(Stored dataset items)
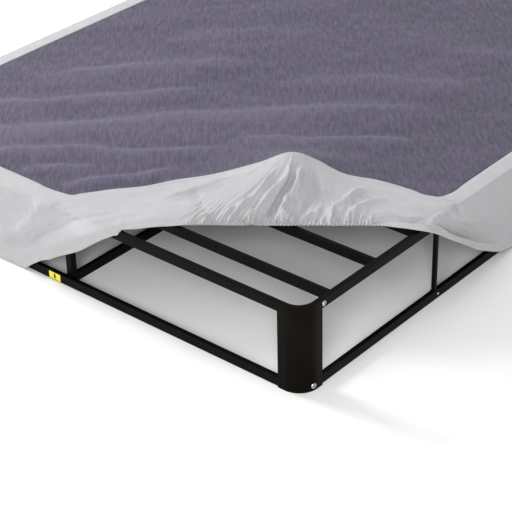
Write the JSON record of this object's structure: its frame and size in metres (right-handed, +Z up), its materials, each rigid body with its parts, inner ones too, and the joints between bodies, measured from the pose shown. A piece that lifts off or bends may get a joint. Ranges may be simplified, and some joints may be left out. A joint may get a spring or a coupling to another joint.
{
  "type": "metal bed frame",
  "caption": "Bolted steel tube bed foundation with bent corner guards, cross slats and a fitted fabric cover that is turned back over the slats at one corner.",
  "frame": {"origin": "on the floor, under the middle of the bed", "axes": "+Z up, +Y along the bed from the foot end (whose right corner is uncovered) to the head end, +X across the bed"},
  "size_m": [1.5344, 2.0464, 0.315],
  "materials": {
    "black_powder_coat": "satin black powder coat with a fine texture",
    "black_guard_coat": "satin black powder coat on bent sheet",
    "zinc_plated_steel": "bright zinc plate",
    "rivet_aluminium": "plain rivet",
    "yellow_sticker": "printed vinyl with a plain black arrow",
    "grey_top_cloth": "grey purple non-woven cloth with a fine rib",
    "white_skirt_cloth": "white polyester jersey, seamed and hemmed",
    "white_elastic": "woven elastic"
  },
  "bodies": {
    "frame": {"arrow_sticker": "yellow_sticker", "beam_spigots": "black_powder_coat", "centre_struts": "black_powder_coat", "foot_centre_post": "black_powder_coat", "foot_left_corner_guard": "black_guard_coat", "foot_left_lower_rail": "black_powder_coat", "foot_left_post": "black_powder_coat", "foot_left_upper_rail": "black_powder_coat", "foot_lower_centre_beam": "black_powder_coat", "foot_lower_end_tube": "black_powder_coat", "foot_right_corner_guard": "black_guard_coat", "foot_right_lower_rail": "black_powder_coat", "foot_right_post": "black_powder_coat", "foot_right_upper_rail": "black_powder_coat", "foot_upper_centre_beam": "black_powder_coat", "foot_upper_end_tube": "black_powder_coat", "guard_screws": "zinc_plated_steel", "head_centre_post": "black_powder_coat", "head_left_corner_guard": "black_guard_coat", "head_left_lower_rail": "black_powder_coat", "head_left_post": "black_powder_coat", "head_left_upper_rail": "black_powder_coat", "head_lower_centre_beam": "black_powder_coat", "head_lower_end_tube": "black_powder_coat", "head_right_corner_guard": "black_guard_coat", "head_right_lower_rail": "black_powder_coat", "head_right_post": "black_powder_coat", "head_right_upper_rail": "black_powder_coat", "head_upper_centre_beam": "black_powder_coat", "head_upper_end_tube": "black_powder_coat", "left_mid_posts": "black_powder_coat", "post_bolts": "zinc_plated_steel", "post_nuts": "zinc_plated_steel", "rail_bolts": "zinc_plated_steel", "rail_nuts": "zinc_plated_steel", "rail_rivets": "rivet_aluminium", "right_mid_posts": "black_powder_coat", "slat_01": "black_powder_coat", "slat_02": "black_powder_coat", "slat_03": "black_powder_coat", "slat_04": "black_powder_coat", "slat_05": "black_powder_coat", "slat_06": "black_powder_coat", "slat_07": "black_powder_coat", "slat_08": "black_powder_coat", "slat_09": "black_powder_coat", "slat_10": "black_powder_coat", "slat_11": "black_powder_coat", "slat_12": "black_powder_coat", "slat_spigots": "black_powder_coat"},
    "cover": {"cover_foot_skirt": "white_skirt_cloth", "cover_head_skirt": "white_skirt_cloth", "cover_left_skirt": "white_skirt_cloth", "cover_right_skirt": "white_skirt_cloth", "cover_top_panel": "grey_top_cloth", "cover_turned_corner": "white_skirt_cloth", "fitted_corner_elastics": "white_elastic", "turned_corner_elastic": "white_elastic"}
  },
  "joints": [
    {"name": "cover_lift", "type": "slide", "parent": "frame", "child": "cover", "axis": [0, 0, 1], "range_m": [0, 0.3]}
  ]
}
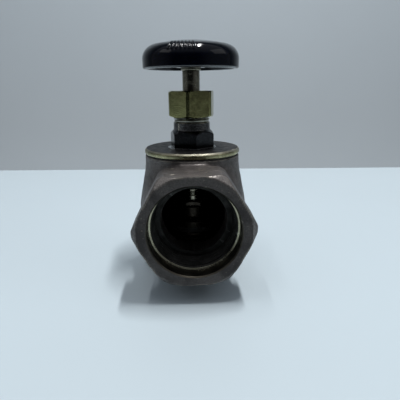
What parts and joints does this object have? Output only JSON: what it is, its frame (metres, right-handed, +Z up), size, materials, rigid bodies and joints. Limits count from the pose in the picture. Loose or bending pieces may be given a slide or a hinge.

▶ **Exercise objective**
Send back each record exactly as it stands.

▶ **Exercise response**
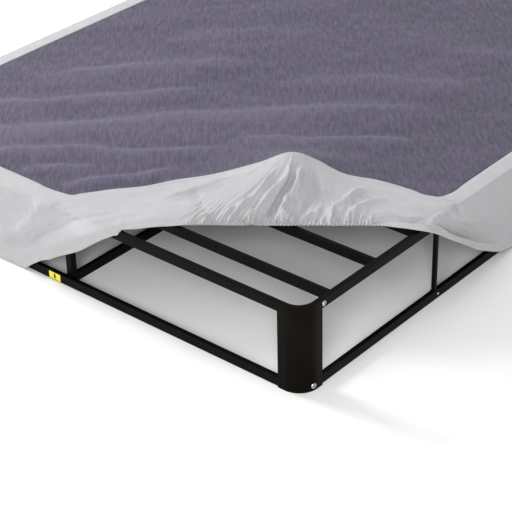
Write the JSON record of this object's structure: its frame and size in metres (right-handed, +Z up), its materials, each rigid body with its parts, inner ones too, and the joints between bodies, measured from the pose shown. A piece that lifts off or bends may get a joint. Ranges may be simplified, and some joints may be left out. A joint may get a spring or a coupling to another joint.
{
  "type": "metal bed frame",
  "caption": "Bolted steel tube bed foundation with bent corner guards, cross slats and a fitted fabric cover that is turned back over the slats at one corner.",
  "frame": {"origin": "on the floor, under the middle of the bed", "axes": "+Z up, +Y along the bed from the foot end (whose right corner is uncovered) to the head end, +X across the bed"},
  "size_m": [1.5344, 2.0464, 0.315],
  "materials": {
    "black_powder_coat": "satin black powder coat with a fine texture",
    "black_guard_coat": "satin black powder coat on bent sheet",
    "zinc_plated_steel": "bright zinc plate",
    "rivet_aluminium": "plain rivet",
    "yellow_sticker": "printed vinyl with a plain black arrow",
    "grey_top_cloth": "grey purple non-woven cloth with a fine rib",
    "white_skirt_cloth": "white polyester jersey, seamed and hemmed",
    "white_elastic": "woven elastic"
  },
  "bodies": {
    "frame": {"arrow_sticker": "yellow_sticker", "beam_spigots": "black_powder_coat", "centre_struts": "black_powder_coat", "foot_centre_post": "black_powder_coat", "foot_left_corner_guard": "black_guard_coat", "foot_left_lower_rail": "black_powder_coat", "foot_left_post": "black_powder_coat", "foot_left_upper_rail": "black_powder_coat", "foot_lower_centre_beam": "black_powder_coat", "foot_lower_end_tube": "black_powder_coat", "foot_right_corner_guard": "black_guard_coat", "foot_right_lower_rail": "black_powder_coat", "foot_right_post": "black_powder_coat", "foot_right_upper_rail": "black_powder_coat", "foot_upper_centre_beam": "black_powder_coat", "foot_upper_end_tube": "black_powder_coat", "guard_screws": "zinc_plated_steel", "head_centre_post": "black_powder_coat", "head_left_corner_guard": "black_guard_coat", "head_left_lower_rail": "black_powder_coat", "head_left_post": "black_powder_coat", "head_left_upper_rail": "black_powder_coat", "head_lower_centre_beam": "black_powder_coat", "head_lower_end_tube": "black_powder_coat", "head_right_corner_guard": "black_guard_coat", "head_right_lower_rail": "black_powder_coat", "head_right_post": "black_powder_coat", "head_right_upper_rail": "black_powder_coat", "head_upper_centre_beam": "black_powder_coat", "head_upper_end_tube": "black_powder_coat", "left_mid_posts": "black_powder_coat", "post_bolts": "zinc_plated_steel", "post_nuts": "zinc_plated_steel", "rail_bolts": "zinc_plated_steel", "rail_nuts": "zinc_plated_steel", "rail_rivets": "rivet_aluminium", "right_mid_posts": "black_powder_coat", "slat_01": "black_powder_coat", "slat_02": "black_powder_coat", "slat_03": "black_powder_coat", "slat_04": "black_powder_coat", "slat_05": "black_powder_coat", "slat_06": "black_powder_coat", "slat_07": "black_powder_coat", "slat_08": "black_powder_coat", "slat_09": "black_powder_coat", "slat_10": "black_powder_coat", "slat_11": "black_powder_coat", "slat_12": "black_powder_coat", "slat_spigots": "black_powder_coat"},
    "cover": {"cover_foot_skirt": "white_skirt_cloth", "cover_head_skirt": "white_skirt_cloth", "cover_left_skirt": "white_skirt_cloth", "cover_right_skirt": "white_skirt_cloth", "cover_top_panel": "grey_top_cloth", "cover_turned_corner": "white_skirt_cloth", "fitted_corner_elastics": "white_elastic", "turned_corner_elastic": "white_elastic"}
  },
  "joints": [
    {"name": "cover_lift", "type": "slide", "parent": "frame", "child": "cover", "axis": [0, 0, 1], "range_m": [0, 0.3]}
  ]
}
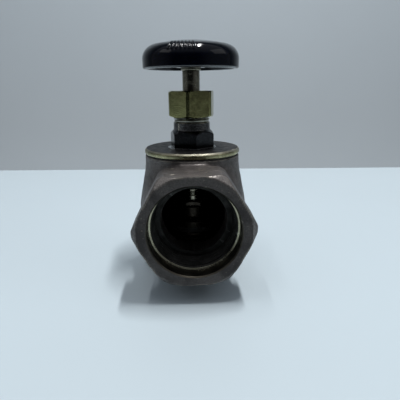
What parts and joints does this object have? Output only JSON: what it is, its frame (metres, right-handed, +Z up), size, materials, rigid bodies and joints. Limits count from the pose in the picture. Loose or bending pieces may be given a slide or a hinge.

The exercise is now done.